70 years ago there was one bad guy in Asia, Japan. Today they are a democratic society who has apologised for its past (whatever China says). Now we see a brutal regime which has no respect for its own people which has no problem committing heinous crimes within its own borders attempting to expand. Can you point to one Chinese ally in the region? Just North Korea?
Jenny Clegg
I have never been a member of any political party until recently when I joined the Labour Party. I am not part of any group formed by George Galloway and Harpal Brar.
Hein.Q
Nothing illegal? LOL. Yes, we don’t like it and it’s illegal because the Declaration by United Nations gives us the right. It states that “Each government pledges itself to cooperate with the governments signatory hereto and not to make a separate armistice or peace with the enemies.”, which means the peace treaty with Japan without India, the Union of Soviet and China signing it is totally illegal especailly the part involving China. Actually, the conference didn’t invite China. The logic is really funny that the country which fought against Japan and contained the most of Japanese army was not invited to sign the treaty of their interests.

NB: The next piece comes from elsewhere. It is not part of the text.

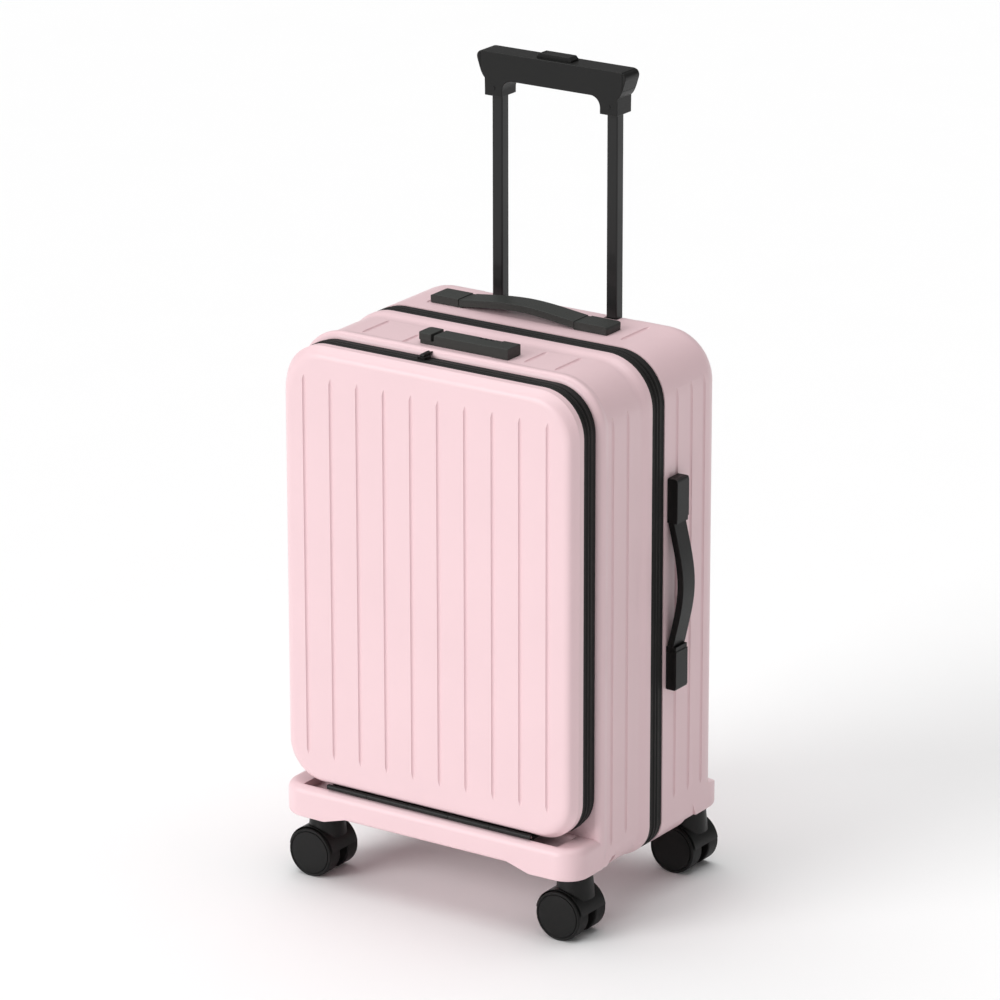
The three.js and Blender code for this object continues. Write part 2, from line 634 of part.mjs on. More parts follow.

Could you tell me which government of China has declared offcially that Fishing Island belongs to Japan in any item of any document/declarition/announcement? If you want to mention the article of people ‘s daily in 1953, I can tell you it hasn’t said a word in Chinese that Fishing Island belongs to Japan. Also, the article is a tranlation of a Japanese article and it’s marked with striking words “资料”, means “materials”. If it is an “editorial” I would support you but unfortunately it is not. Actually I think using an article of newspaper as evidence looks like child’s play.
Let’s talk about India, Vietnam and Philippines. India, I think you want to mention McMahon Line which was set by a British in 1914. This line I think the situation is the same as East Sea. As you can see, a British set the border of China and India. Tibet is part of China, but Tibet government can’t represent for Chinese government. How can a British cede the territory of Tibet to India? You say we cross over the border, I can’t agree with you because none Chinese government has recognized those borders that a invader forced us to accept. Vietnam and Philippines,if I state the history and docs will you get bored? I’d say it’s really complex. In short, the islands are of South Sea, first founded in Song Dynasty and were belonged to Qing Dynasty. Some were invaded by France during almost 1890s-1930s, and finally all occupied by Japan during WW2. Peace treaty with Japan has mentioned these islands but it’s illegal. According to Potsdam Declaration, they should be returned to China.
Japan, if it had apologized sinserely to the countries it hurt, South Korea wouldn’t be such furious about Japanese history textbook issues. Neither would China. And Japanese government leaders wouldn’t visit the yasukuni shrine to memory all class-A war criminals in WW2. Yes, in your eyes, or we say in many western eyes and Japanese eyes, Japan is a model democratic country in Asia. And yes, it has established a system of western politics and owns a stunning system of high tech. But in history issues, or morality issues, I don’t think Japan has “apologised”. Not only China says, but also South Korea says, which is another your model of “Democratic Society”. Can the prime minister of Japan kneel to the people they killed during WW2, like that what German chancellor did? What would happen if German builded a memorial like yasukuni shrine to memory Hitler, Goring, Frank or Bormann? Do you think that one nation apologise to another after such terrible inhuman massacre can be a simple apology? Forgiveness is earned not just given.
To tell you the truth, I don’t care what your government says and my government says. All I only care about is that NO one can decide the coast and border line of my country without our permission. I think there’s an event of China you don’t know. According to the treaty of WW1, China had to transfer the sovereignty of Shandong Province from German to Japan, AS A VICTOR! Can you believe it? The same thing happened in WW2. So, “a weak nation has no diplomacy”. Sometimes it’s not we didn’t want to defend our territory but we were not able to, which others wish to. I know a rich and weak China will satisfy everyone, but it’s not 100 years ago and China is not Qing Dynasty. Why British set McMahon Line between India and China? Why the USA signed treaty with Japan? The answer is creating disputes. Just like a man loses money and the police gets it and gives it to another. Both of them want the money. One says “it’s what I lost.” while the other says “I get it by law.”
Peace rise, yes, we are willing to, if no one leads war to us. I’d like to say without these disputes, China, Japan and South Korea could have led ASEAN to build an economic union like Europe. And with that we can kick dollars out of Asia which means it will weaken American hegemony, so Japan has a chance to be a normal country if it shows some kind. The way that the USA balances the world just like some ancient Chinese emporers’ politics: seize the power in hands and let officials mutually restrain.
Hein.Q
Have you read news recently? Your Japanese Prime Minister Shinzo Abe visited Yasukuni Shrine yesterday. “Today they are a democratic society who has apologised for its past (whatever China says).” Such an “apology” is really “comforting”.
“Now we see a brutal regime which has no respect for its own people which has no problem committing heinous crimes within its own borders attempting to expand.” Yeah, I agree with that, it’s just like what Japan is doing.
Moodoo
I don’t see people detained without trial, tortured, murdered by unofficial party thugs, placed under house arrest for writing a blog or have their families targeted for collective punishment in Japan. In Japan you can speak more mind freely, protest against the state freely, form political parties in China all media is state controlled, most foreign websites are blocked, no international TV or newspapers are sold even the number of foreign films is limited to 12 a year and must be vetted first.
In Japan the constitution is respected and protects people’s rights, in China the constitution is a “sensitive topic” and the media are banned from quoting it and teachers banned from discussing it.
China is a brutal dictatorship, Japan is a liberal democracy trying to argue otherwise makes you sound as credible as China Daily.